Occidental Chemical Corp has agreed to pay New Jersey $190 million as part of a settlement to clean up the polluted Passaic River, state officials announced on Monday.
The agreement, which is subject to approval by New Jersey Superior Court, will bring to $355 million the total amount recovered by the state in litigation over the blighted waterway that flows through northern New Jersey, the Department of Environmental Protection said.
“Our objective throughout the Passaic River litigation has been to hold accountable those legally responsible for contaminating the river, and we have done so,” acting Attorney General John Hoffman said in a statement.
Occidental Chemical, a unit of Occidental Petroleum Corp, bought a Newark factory once owned by Diamond Shamrock Chemicals Co, which dumped cancer-causing dioxin into the river during the manufacturing of the Vietnam War-era defoliant Agent Orange.

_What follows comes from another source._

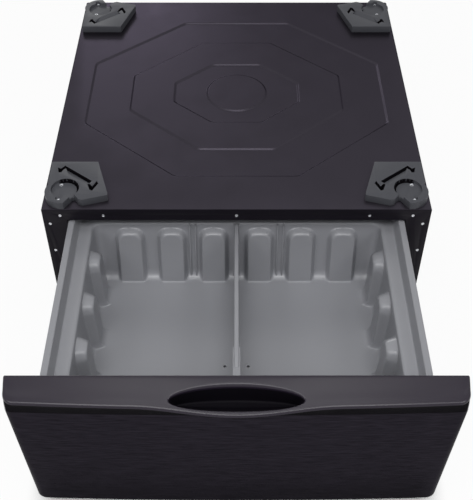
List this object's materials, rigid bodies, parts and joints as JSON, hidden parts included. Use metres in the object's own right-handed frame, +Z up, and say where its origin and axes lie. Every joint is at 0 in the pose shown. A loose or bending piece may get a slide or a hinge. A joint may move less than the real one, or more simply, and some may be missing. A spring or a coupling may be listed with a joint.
{
  "type": "washer pedestal drawer",
  "caption": "Laundry pedestal with a pressed deck, corner foot brackets and a deep drawer on telescopic slides with a ribbed tub and a divider.",
  "frame": {"origin": "on the floor, under the middle of the pedestal with its drawer drawn out", "axes": "+Z up, -Y towards the person at the drawer, +X to that person's right"},
  "size_m": [0.686, 1.0944, 0.376],
  "materials": {
    "cabinet_paint": "satin dark grey paint",
    "frame_paint": "near-black satin paint",
    "bracket_plastic": "grained grey plastic",
    "zinc_steel": "bright zinc",
    "galvanised_sheet": "dull galvanised sheet",
    "tub_plastic": "smooth satin grey plastic",
    "brushed_dark_steel": "dark steel with a level brushed grain",
    "cap_plastic": "dark grey satin plastic",
    "cup_plastic": "black plastic",
    "dark_rubber": "black rubber"
  },
  "bodies": {
    "cabinet": {"top_panel": "cabinet_paint", "side_panel_left": "cabinet_paint", "side_panel_right": "cabinet_paint", "back_panel": "cabinet_paint", "front_frame": "frame_paint", "base_frame": "frame_paint", "deck_brace_front": "frame_paint", "deck_brace_rear": "frame_paint", "foot_bracket_front_left": "bracket_plastic", "bracket_screw_front_left_1": "zinc_steel", "bracket_screw_front_left_2": "zinc_steel", "foot_bracket_front_right": "bracket_plastic", "bracket_screw_front_right_1": "zinc_steel", "bracket_screw_front_right_2": "zinc_steel", "foot_bracket_rear_left": "bracket_plastic", "bracket_screw_rear_left_1": "zinc_steel", "bracket_screw_rear_left_2": "zinc_steel", "foot_bracket_rear_right": "bracket_plastic", "bracket_screw_rear_right_1": "zinc_steel", "bracket_screw_rear_right_2": "zinc_steel", "frame_screw_1": "zinc_steel", "frame_screw_2": "zinc_steel", "frame_screw_3": "zinc_steel", "frame_screw_4": "zinc_steel", "frame_screw_5": "zinc_steel", "frame_screw_6": "zinc_steel", "frame_screw_7": "zinc_steel", "frame_screw_8": "zinc_steel", "frame_screw_9": "zinc_steel", "frame_screw_10": "zinc_steel", "frame_screw_11": "zinc_steel", "frame_screw_12": "zinc_steel", "frame_screw_13": "zinc_steel", "foot_nut_front_left": "zinc_steel", "foot_nut_front_right": "zinc_steel", "foot_nut_rear_left": "zinc_steel", "foot_nut_rear_right": "zinc_steel", "slide_mount_left": "galvanised_sheet", "slide_mount_right": "galvanised_sheet", "slide_outer_left": "zinc_steel", "slide_outer_right": "zinc_steel"},
    "drawer": {"drawer_tub": "tub_plastic", "divider": "tub_plastic", "divider_front_sleeve": "tub_plastic", "drawer_front_skin": "brushed_dark_steel", "front_backing_panel": "galvanised_sheet", "drawer_top_cap": "cap_plastic", "handle_cup": "cup_plastic", "slide_inner_left": "zinc_steel", "slide_inner_right": "zinc_steel", "drawer_carrier_left": "galvanised_sheet", "drawer_carrier_right": "galvanised_sheet", "bumper_left": "dark_rubber", "bumper_right": "dark_rubber"},
    "mid_slide_left": {"slide_mid_left": "zinc_steel"},
    "mid_slide_right": {"slide_mid_right": "zinc_steel"},
    "foot_front_left": {"levelling_foot_front_left": "dark_rubber"},
    "foot_front_right": {"levelling_foot_front_right": "dark_rubber"},
    "foot_rear_left": {"levelling_foot_rear_left": "dark_rubber"},
    "foot_rear_right": {"levelling_foot_rear_right": "dark_rubber"}
  },
  "joints": [
    {"name": "drawer_slide", "type": "slide", "parent": "cabinet", "child": "drawer", "axis": [0, -1, 0], "range_m": [-0.35, 0]},
    {"name": "mid_slide_left_slide", "type": "slide", "parent": "cabinet", "child": "mid_slide_left", "axis": [0, -1, 0], "range_m": [-0.175, 0]},
    {"name": "mid_slide_right_slide", "type": "slide", "parent": "cabinet", "child": "mid_slide_right", "axis": [0, -1, 0], "range_m": [-0.175, 0]},
    {"name": "foot_turn_front_left", "type": "hinge", "parent": "cabinet", "child": "foot_front_left", "pos_m": [-0.3139, -0.10305, 0], "axis": [0, 0, 1], "continuous": true},
    {"name": "foot_turn_front_right", "type": "hinge", "parent": "cabinet", "child": "foot_front_right", "pos_m": [0.3139, -0.10305, 0], "axis": [0, 0, 1], "continuous": true},
    {"name": "foot_turn_rear_left", "type": "hinge", "parent": "cabinet", "child": "foot_rear_left", "pos_m": [-0.3139, 0.51805, 0], "axis": [0, 0, 1], "continuous": true},
    {"name": "foot_turn_rear_right", "type": "hinge", "parent": "cabinet", "child": "foot_rear_right", "pos_m": [0.3139, 0.51805, 0], "axis": [0, 0, 1], "continuous": true}
  ],
  "couplings": [
    {"joint": "mid_slide_left_slide", "follows": "drawer_slide", "ratio": 0.5},
    {"joint": "mid_slide_right_slide", "follows": "drawer_slide", "ratio": 0.5}
  ]
}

Several companies associated with the former Diamond Shamrock site were named in the lawsuit aimed at cleaning up the river – a federal Superfund site and one of the nation’s most polluted waterways – and Occidental was the last to settle.
Occidental was not immediately available to say if the costs of the settlement would be reflected in its financial results for the third quarter.
Because of the contamination, residents were warned against harvesting blue claw crabs from the river and from Newark Bay, a tidal bay at the confluence of the Passaic and Hackensack Rivers, environmental officials said.